Kembali ke ‘kaki’ tiga. Berbeda ketika saya terkena ‘hadiah’ tabrak lari di Pantura semasa SMA. Saya ditabrak, sedetik setelah jatuh langsung bangun sendiri, menyeret sepeda mini ke pinggir jalan agar tidak mengganggu kendaraan lain oleh diri sendiri, bangun dan mengendarai sepeda kembali menuju rumah – tak jadi ke sekolah – layaknya tak terjadi apa-apa, meskipun dengan darah yang belum mengering di wajah dan kepala. Tanpa pertolongan orang, apalagi pertolongan orang yang menabrak. Begitu konyol. Namun – sedikit – untungnya, si penabrak kaki bapak saya mencoba bertanggung jawab meskipun sembari ‘nyekik’. Ia mau membantu, tapi ala kadarnya. Karena duitnya mau ia pakai buat menyervis mobilnya yang lecet-lecet terkena kaki ‘petani’ bapak saya. Termasuk servis perawatan bulanan dan tetek bengek permobilan sang penabrak. “Semua kehendak Alloh, jadi ya sampean kayak gini karena Alloh. Dan Alloh akan menggantinya, ha ha ha,” kata sang pemilik mobil. “Memangnya yang memberikan nasi di atas piring, Alloh? Langsung memberi dari langit?! Sampean bisa tertawa seperti itu, lha suami saya kesakitan di bawah ketawa sampean!” kesal emak saya. Begitulah kebanyakan orang-orang yang ‘merasa’ telah kaya.
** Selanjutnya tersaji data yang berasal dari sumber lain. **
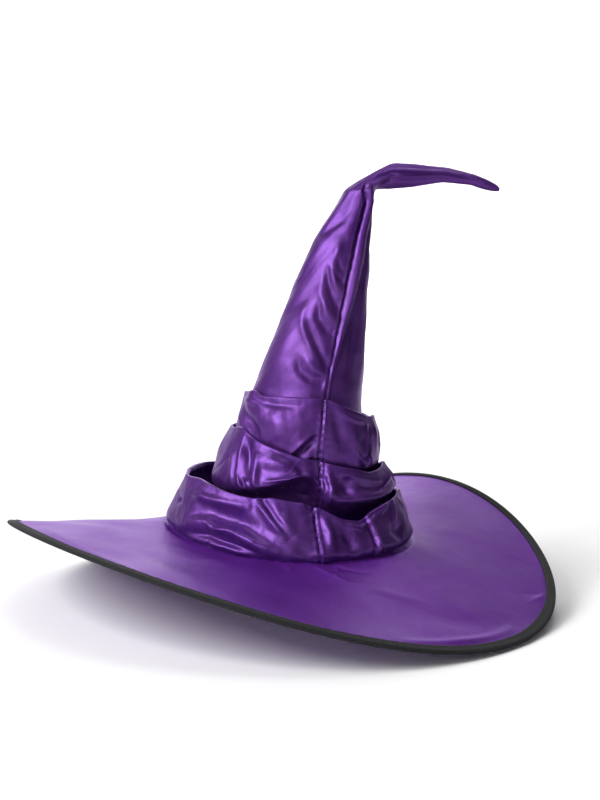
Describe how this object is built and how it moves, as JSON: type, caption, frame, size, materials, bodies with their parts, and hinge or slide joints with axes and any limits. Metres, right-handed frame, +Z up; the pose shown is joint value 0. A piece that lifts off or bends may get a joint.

Berceloteh macam-macam, padahal saat itu adalah kesempatan yang diberikan-Nya untuk sedikit berbagi. Sebaliknya, emak dan bapak saya tak perlu menunggu menabrak orang untuk senantiasa membagi sedikit materi yang mereka miliki.
Dasar orang desa, bapak saya dengan mudahnya melupakan itu. Bercanda ria meskipun sekali-kali meringis kesakitan di bagian kakinya yang patah tulang. Begini ini karakter orang-orang desa yang ‘menyebalkan’ yang harus saya pelajari terus-menerus. Wong jelas-jelas kita disakiti orang, kok. Eh malah dengan gampangnya melupakan begitu saja. Mudah menganggap lalu perbuatan jelek orang, juga melupakan kebaikan yang telah diperbuatnya sendiri pada orang lain. Mudah meminta maaf saat khilaf, juga gampang memberikan maaf pada orang yang telah menyakitinya. Ah, benar-benar susah menjadi orang tua desa.
Sabtu 23 Oktober 2010, ing panggonanku Tegal.